SHORT TASK:
Return only the stretch of the material below that begins with the line containing "guard_left_rear_inner();" and ends with the line containing "here in full", exactly; both of those lines belong to it.

(Rows from a 3D modeling dataset)
▼▼▼
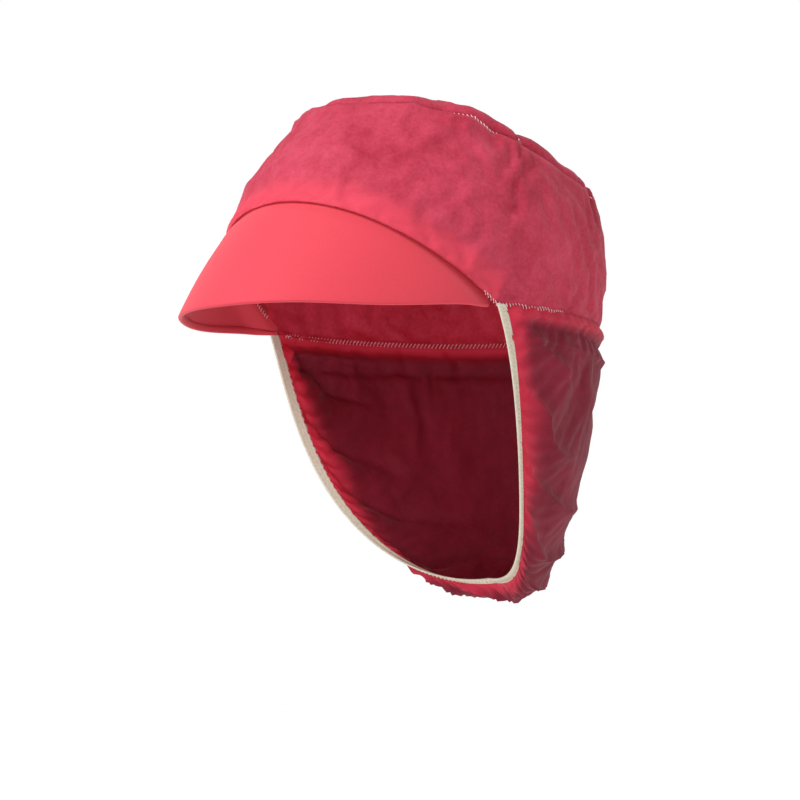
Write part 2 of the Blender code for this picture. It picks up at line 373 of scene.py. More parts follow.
def thicken(obj, thickness):
    """Gives a sheet its thickness, inwards from its outer face."""
    solid = obj.modifiers.new("cloth", "SOLIDIFY")
    solid.thickness = thickness
    solid.offset = -1
    bpy.context.view_layer.update()
    graph = bpy.context.evaluated_depsgraph_get()
    obj.data = bpy.data.meshes.new_from_object(obj.evaluated_get(graph))
    obj.modifiers.clear()
    obj.data.shade_smooth()
    return obj


def weigh(obj, name, weights):
    group = obj.vertex_groups.new(name=name)
    for i, weight in enumerate(weights):
        if weight > 0:
            group.add([i], float(weight), "REPLACE")
    return group.name


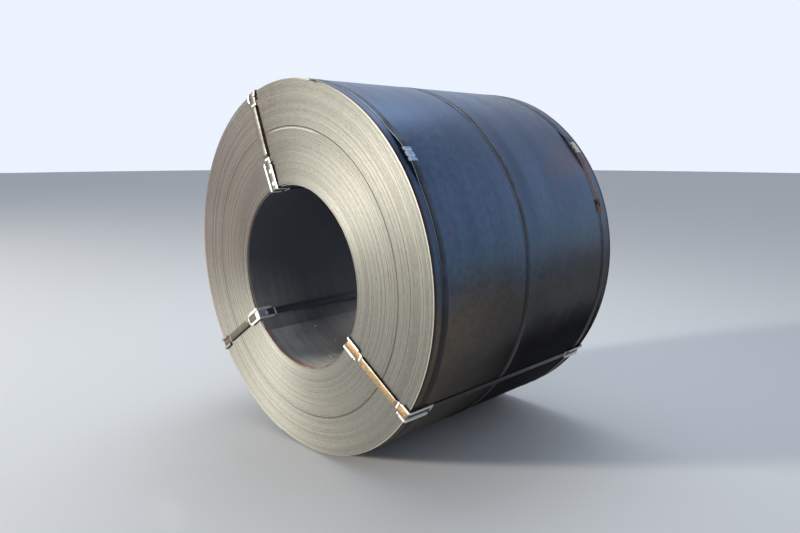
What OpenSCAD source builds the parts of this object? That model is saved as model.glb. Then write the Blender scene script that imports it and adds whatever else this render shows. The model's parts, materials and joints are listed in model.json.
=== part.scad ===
// Hot-rolled steel coil lying on its side, banded for transport.
// One wound coil, three girth straps around it, three eye straps through its eye,
// the crimped seals that close them, and bent edge guards under each eye strap.
//
// The coil's axis runs along Y at axis_height above the floor, +Z is up, and the
// origin is on the floor under the middle of the coil. The front end faces -Y.
// Angles around the axis are measured from +X towards +Z, seen from the front.

/* [Coil] */
// Outer diameter of the wound strip
coil_d = 1550; // [1300:10:1900]
// Width of the strip, which is the length of the coil
coil_width = 1200; // [900:10:1600]
// Diameter of the eye
bore_d = 762; // [600:2:850]
// Radial height of each group of turns that stands level on the ends
turn_group = 19.7; // [12:0.1:30]
// Deepest that a group of turns sits back from the ends
group_relief = 1.2; // [0.2:0.1:2]
// Radius of the one loose turn that leaves an open ring on both ends
loose_turn_r = 600; // [560:5:620]
// Radial width of the open ring
loose_turn_gap = 3; // [1:0.5:6]
// Depth of the open ring
loose_turn_depth = 12; // [4:1:30]

/* [Straps] */
// Width of the steel strapping
strap_w = 32; // [16:1:40]
// Thickness of the steel strapping
strap_t = 0.9; // [0.6:0.1:1.5]
// Length over which a strap's two ends lie on each other
lap_length = 110; // [80:5:160]
// Gap between pieces that lie on each other
seat_gap = 0.3; // [0.1:0.05:0.5]

/* [Girth straps] */
// Distance of the front girth strap's middle from the front end
front_girth_y = 58; // [40:1:80]
// Distance of the middle girth strap's middle from the front end
middle_girth_y = 552; // [400:1:700]
// Distance of the rear girth strap's middle from the rear end
rear_girth_y = 62; // [40:1:80]
// Angle of the front girth strap's seal
front_seal_angle = 40; // [20:1:80]
// Angle of the middle girth strap's seal-less lap
middle_lap_angle = 61; // [40:1:80]
// Angle of the rear girth strap's newer seal
rear_seal_angle = 42; // [35:1:80]
// Angle of the rear girth strap's older, rusty seal
rear_old_seal_angle = 21; // [10:1:27]

/* [Eye straps] */
// Angle of the upper eye strap
upper_angle = 109; // [95:1:120]
// Angle of the left eye strap
left_angle = 213; // [205:1:220]
// Angle of the right eye strap
right_angle = 327; // [320:1:335]

/* [Seals] */
// Length of a crimped seal along its strap
seal_length = 57; // [40:1:70]
// Thickness of a seal's sheet
seal_t = 1.1; // [0.8:0.1:1.6]
// Radius of the crimp notches in a seal's edges
notch_r = 2.2; // [1.5:0.1:2.5]
// Distance of the crimp notches from the seal's middle
notch_offset = 14; // [10:1:18]

/* [Edge guards] */
// Width of an edge guard across its strap
guard_w = 56; // [48:1:64]
// Thickness of a guard's sheet
guard_t = 1.6; // [1:0.1:2.5]
// Length of a guard before it is bent
guard_length = 190; // [160:5:220]
// Height of the rims above the guard's sheet
rim_h = 9; // [5:0.5:12]
// Thickness of the rims
rim_t = 1.8; // [1:0.1:2.5]
// Inner radius of the guard's bend
bend_r = 1; // [1:0.1:1.5]
// Width of the tabs at a guard's ends
tab_w = 42; // [38:1:48]
// Length of the tabs at a guard's ends
tab_length = 18; // [12:1:24]
// Length, along the strap, of the hoop that holds the strap on each tab
hoop_length = 5; // [3:1:8]
// Thickness of the hoop over the strap
hoop_t = 1.6; // [1:0.1:2.5]
// Length on the end face of the upper strap's outer guards
upper_outer_leg = 50; // [45:1:90]
// Length on the end face of the upper strap's inner guards
upper_inner_leg = 129; // [60:1:135]
// Length on the end face of the left strap's outer guards
left_outer_leg = 80; // [45:1:90]
// Length on the end face of the left strap's inner guards
left_inner_leg = 98; // [60:1:135]
// Length on the end face of the right strap's outer guards
right_outer_leg = 60; // [45:1:90]
// Length on the end face of the right strap's inner guards
right_inner_leg = 92; // [60:1:135]

/* [Hidden] */

coil_r = coil_d / 2;
bore_r = bore_d / 2;
half = coil_width / 2;
groups = floor((coil_r - bore_r) / turn_group);
group_step = (coil_r - bore_r) / groups;

// Girth straps lie on the coil, and the whole coil rests on them.
girth_r = coil_r + seat_gap;
girth_top_r = girth_r + strap_t;
lap_top_r = girth_top_r + strap_t;
axis_height = girth_top_r;
lap_turn = lap_length / girth_r * 180 / PI;

// Guards lie flat on the ends, over the girth straps outside, and on the eye's curved wall inside.
face_seat = seat_gap;
wall_seat = girth_top_r - coil_r + seat_gap;
eye_seat = bore_r - sqrt(bore_r * bore_r - guard_w * guard_w / 4) + seat_gap;

// Heights above the guards' seats at which each eye strap runs around the section of the coil.
strap_low = guard_t + seat_gap;
strap_top = strap_low + strap_t;
hoop_low = strap_top + seat_gap;
hoop_top = hoop_low + hoop_t;
// The hoops leave three seat gaps on either side of the strap.
passage_w = strap_w + 6 * seat_gap;

seal_w = strap_w + 2 * (seat_gap + seal_t);
seal_turn = seal_length / girth_r * 180 / PI;
notch_turn = notch_offset / girth_r * 180 / PI;
eye_lap_r = (coil_r + bore_r) / 2;
// The lap lies on the outside of the strap, on the rear end.
lap_y = -(half + face_seat + strap_top);

front_y = half - front_girth_y;
middle_y = half - middle_girth_y;
rear_y = rear_girth_y - half;

// Past every side of a section, for cuts and windows.
reach = 2 * (coil_r + coil_width);
// Length of the round cuts that make a seal's crimp notches.
notch_reach = 20;
round_fn = 480;
bend_fn = 48;

// Puts a shape built around Z, with its front end up, onto the coil's lying axis.
module on_axis() {
    translate([0, 0, axis_height])
        rotate([90, 0, 0])
            children();
}

// A slab of the given width that stands on a radial plane of the coil.
// Its outline is drawn with x as the radius and y as the distance towards the front.
module radial_slab(angle, width, shift = 0) {
    on_axis()
        rotate([0, 0, angle])
            rotate([90, 0, 0])
                translate([0, 0, shift - width / 2])
                    linear_extrude(width)
                        children();
}

// ---- Coil ----

// How far group i sits back from the ends. Every third group stands flush.
function relief(i) = i % 3 == 0 ? 0 : group_relief * abs(sin(137.5 * i));
function group_r(i) = bore_r + i * group_step;
function group_top(i, side) = [
    [group_r(i), side * (half - relief(i))],
    [group_r(i + 1), side * (half - relief(i))]
];
function swapped(pair) = [pair[1], pair[0]];

module coil_section() {
    front_end = [for (i = [0 : groups - 1]) each group_top(i, 1)];
    rear_end = [for (i = [groups - 1 : -1 : 0]) each swapped(group_top(i, -1))];
    difference() {
        polygon(concat(front_end, rear_end));
        for (side = [0, 1])
            mirror([0, side])
                translate([loose_turn_r, half - loose_turn_depth])
                    square([loose_turn_gap, loose_turn_depth + 1]);
    }
}

module coil() {
    color("dimgray")
        on_axis()
            rotate_extrude($fn = round_fn)
                coil_section();
}

// ---- Girth straps and their seals ----

// A rectangle that sweeps around the axis, from radius low to high, centred on y and on an angle.
module swept_bar(low, high, y, width, angle, turn) {
    rotate([0, 0, angle - turn / 2])
        rotate_extrude(angle = turn, $fn = round_fn)
            translate([low, y - width / 2])
                square([high - low, width]);
}

module girth_strap(y, lap_angle) {
    color("darkslategray")
        on_axis() {
            rotate_extrude($fn = round_fn)
                translate([girth_r, y - strap_w / 2])
                    square([strap_t, strap_w]);
            swept_bar(girth_r + strap_t / 2, lap_top_r, y, strap_w, lap_angle, lap_turn);
        }
}

// A cap folded over the lapped strap, with crimp notches in both edges.
module girth_seal(y, angle, finish) {
    color(finish)
        on_axis()
            difference() {
                swept_bar(girth_r, lap_top_r + seat_gap + seal_t, y, seal_w, angle, seal_turn);
                swept_bar(coil_r, lap_top_r + seat_gap, y, strap_w + 2 * seat_gap, angle, 2 * seal_turn);
                for (along = [-1, 1], side = [-1, 1])
                    rotate([0, 0, angle + along * notch_turn])
                        translate([coil_r, 0, y + side * seal_w / 2])
                            rotate([0, 90, 0])
                                cylinder(h = notch_reach, r = notch_r, $fn = bend_fn);
            }
}

module girth_strap_front() { girth_strap(front_y, front_seal_angle); }
module girth_strap_middle() { girth_strap(middle_y, middle_lap_angle); }
module girth_strap_rear() { girth_strap(rear_y, rear_seal_angle); }
module girth_seal_front() { girth_seal(front_y, front_seal_angle, "silver"); }
module girth_seal_rear() { girth_seal(rear_y, rear_seal_angle, "silver"); }
module girth_seal_rear_old() { girth_seal(rear_y, rear_old_seal_angle, "sienna"); }

// ---- Eye straps and their seals ----

// The rounded rectangle that runs around the coil's section at a height above the guards' seats.
module loop_at(height) {
    low_r = bore_r - eye_seat - height;
    high_r = coil_r + wall_seat + height;
    top = half + face_seat + height;
    round = bend_r + height;
    translate([low_r + round, -top])
        square([high_r - low_r - 2 * round, 2 * top]);
    translate([low_r, round - top])
        square([high_r - low_r, 2 * (top - round)]);
    for (r = [low_r + round, high_r - round], y = [round - top, top - round])
        translate([r, y])
            circle(round, $fn = bend_fn);
}

// The band between two heights of that loop.
module loop_band(low, high) {
    difference() {
        loop_at(high);
        loop_at(low);
    }
}

module eye_strap(angle) {
    color("tan") {
        radial_slab(angle, strap_w)
            loop_band(strap_low, strap_top);
        radial_slab(angle, strap_w)
            translate([eye_lap_r - lap_length / 2, lap_y - strap_t])
                square([lap_length, strap_t]);
    }
}

// A closed sleeve around both layers of the strap, with crimp notches in both edges.
module eye_seal(angle) {
    inner_h = 2 * (strap_t + seat_gap);
    color("silver")
        difference() {
            radial_slab(angle, seal_w)
                translate([eye_lap_r, lap_y])
                    square([seal_length, inner_h + 2 * seal_t], center = true);
            radial_slab(angle, strap_w + 2 * seat_gap)
                translate([eye_lap_r, lap_y])
                    square([2 * seal_length, inner_h], center = true);
            on_axis()
                rotate([0, 0, angle])
                    for (along = [-1, 1], side = [-1, 1])
                        translate([eye_lap_r + along * notch_offset, side * seal_w / 2, lap_y])
                            cylinder(h = notch_reach, r = notch_r, center = true, $fn = bend_fn);
        }
}

module eye_strap_upper() { eye_strap(upper_angle); }
module eye_strap_left() { eye_strap(left_angle); }
module eye_strap_right() { eye_strap(right_angle); }
module eye_seal_upper() { eye_seal(upper_angle); }
module eye_seal_left() { eye_seal(left_angle); }
module eye_seal_right() { eye_seal(right_angle); }

// ---- Edge guards ----

// The corner of the section that a guard covers, less a length off both of its ends.
// outer tells the coil's outer edge from the eye's edge, and side is 1 in front and -1 behind.
module corner_window(outer, side, face_leg, shorter = 0) {
    wall_leg = guard_length - face_leg;
    edge_y = half - wall_leg + shorter;
    low_r = outer ? coil_r - face_leg + shorter : bore_r + face_leg - shorter - reach;
    mirror([0, side < 0 ? 1 : 0])
        translate([low_r, edge_y])
            square(reach);
}

// A band of the loop, cut to a guard's corner.
module guard_band(low, high, outer, side, face_leg, shorter = 0) {
    intersection() {
        loop_band(low, high);
        corner_window(outer, side, face_leg, shorter);
    }
}

module guard(angle, outer, side, face_leg) {
    color("gainsboro") {
        radial_slab(angle, tab_w)
            guard_band(0, guard_t, outer, side, face_leg);
        radial_slab(angle, guard_w)
            guard_band(0, guard_t, outer, side, face_leg, tab_length);
        for (edge = [-1, 1])
            radial_slab(angle, rim_t, edge * (guard_w - rim_t) / 2)
                guard_band(0, guard_t + rim_h, outer, side, face_leg, tab_length);
        difference() {
            radial_slab(angle, tab_w)
                difference() {
                    guard_band(0, hoop_top, outer, side, face_leg);
                    corner_window(outer, side, face_leg, hoop_length);
                }
            radial_slab(angle, passage_w)
                loop_band(guard_t, hoop_low);
        }
    }
}

module guard_upper_front_outer() { guard(upper_angle, true, 1, upper_outer_leg); }
module guard_upper_front_inner() { guard(upper_angle, false, 1, upper_inner_leg); }
module guard_upper_rear_outer() { guard(upper_angle, true, -1, upper_outer_leg); }
module guard_upper_rear_inner() { guard(upper_angle, false, -1, upper_inner_leg); }
module guard_left_front_outer() { guard(left_angle, true, 1, left_outer_leg); }
module guard_left_front_inner() { guard(left_angle, false, 1, left_inner_leg); }
module guard_left_rear_outer() { guard(left_angle, true, -1, left_outer_leg); }
module guard_left_rear_inner() { guard(left_angle, false, -1, left_inner_leg); }
module guard_right_front_outer() { guard(right_angle, true, 1, right_outer_leg); }
module guard_right_front_inner() { guard(right_angle, false, 1, right_inner_leg); }
module guard_right_rear_outer() { guard(right_angle, true, -1, right_outer_leg); }
module guard_right_rear_inner() { guard(right_angle, false, -1, right_inner_leg); }

coil();
girth_strap_front();
girth_strap_middle();
girth_strap_rear();
girth_seal_front();
girth_seal_rear();
girth_seal_rear_old();
eye_strap_upper();
eye_strap_left();
eye_strap_right();
eye_seal_upper();
eye_seal_left();
eye_seal_right();
guard_upper_front_outer();
guard_upper_front_inner();
guard_upper_rear_outer();
guard_upper_rear_inner();
guard_left_front_outer();
guard_left_front_inner();
guard_left_rear_outer();
guard_left_rear_inner();
guard_right_front_outer();
guard_right_front_inner();
guard_right_rear_outer();
guard_right_rear_inner();
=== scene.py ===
"""Looks of one banded, hot-rolled steel coil that lies on its side.

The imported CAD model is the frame: every place and size below comes from its
nodes. The wound strip, its straps, their seals and the edge guards are rebuilt
here in full detail, each piece where its CAD node lies. Lengths are metres.

Angles around the coil's axis are measured from +X towards +Z. "Out" along a
radial plane is away from the axis, and "depth" is the distance towards the
front end, which faces -Y.
"""

from __future__ import annotations

import json
import logging
import math
import random
from contextlib import contextmanager
from dataclasses import dataclass, field, replace
from enum import Enum
from functools import cache, cached_property
from typing import Any, Callable, Iterable, Iterator, Mapping, Sequence

import bmesh
import bpy
import numpy as np
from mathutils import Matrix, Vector

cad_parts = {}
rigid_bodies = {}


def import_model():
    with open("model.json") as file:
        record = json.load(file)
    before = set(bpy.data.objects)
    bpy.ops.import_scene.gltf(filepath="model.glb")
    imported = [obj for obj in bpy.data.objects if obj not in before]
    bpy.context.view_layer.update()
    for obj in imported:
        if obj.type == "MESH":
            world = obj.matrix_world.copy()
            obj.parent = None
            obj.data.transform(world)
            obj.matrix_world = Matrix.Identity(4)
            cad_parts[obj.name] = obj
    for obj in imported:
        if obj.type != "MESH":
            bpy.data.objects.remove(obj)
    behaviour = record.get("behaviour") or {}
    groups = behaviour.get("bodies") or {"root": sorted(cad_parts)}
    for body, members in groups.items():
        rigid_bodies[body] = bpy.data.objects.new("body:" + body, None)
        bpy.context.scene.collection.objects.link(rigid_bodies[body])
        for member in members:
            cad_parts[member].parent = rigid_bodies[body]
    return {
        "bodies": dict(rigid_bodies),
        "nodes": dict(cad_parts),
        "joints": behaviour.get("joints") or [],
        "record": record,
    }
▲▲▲
ANSWER TO THIS EXERCISE:
guard_left_rear_inner();
guard_right_front_outer();
guard_right_front_inner();
guard_right_rear_outer();
guard_right_rear_inner();
=== scene.py ===
"""Looks of one banded, hot-rolled steel coil that lies on its side.

The imported CAD model is the frame: every place and size below comes from its
nodes. The wound strip, its straps, their seals and the edge guards are rebuilt
here in full detail, each piece where its CAD node lies. Lengths are metres.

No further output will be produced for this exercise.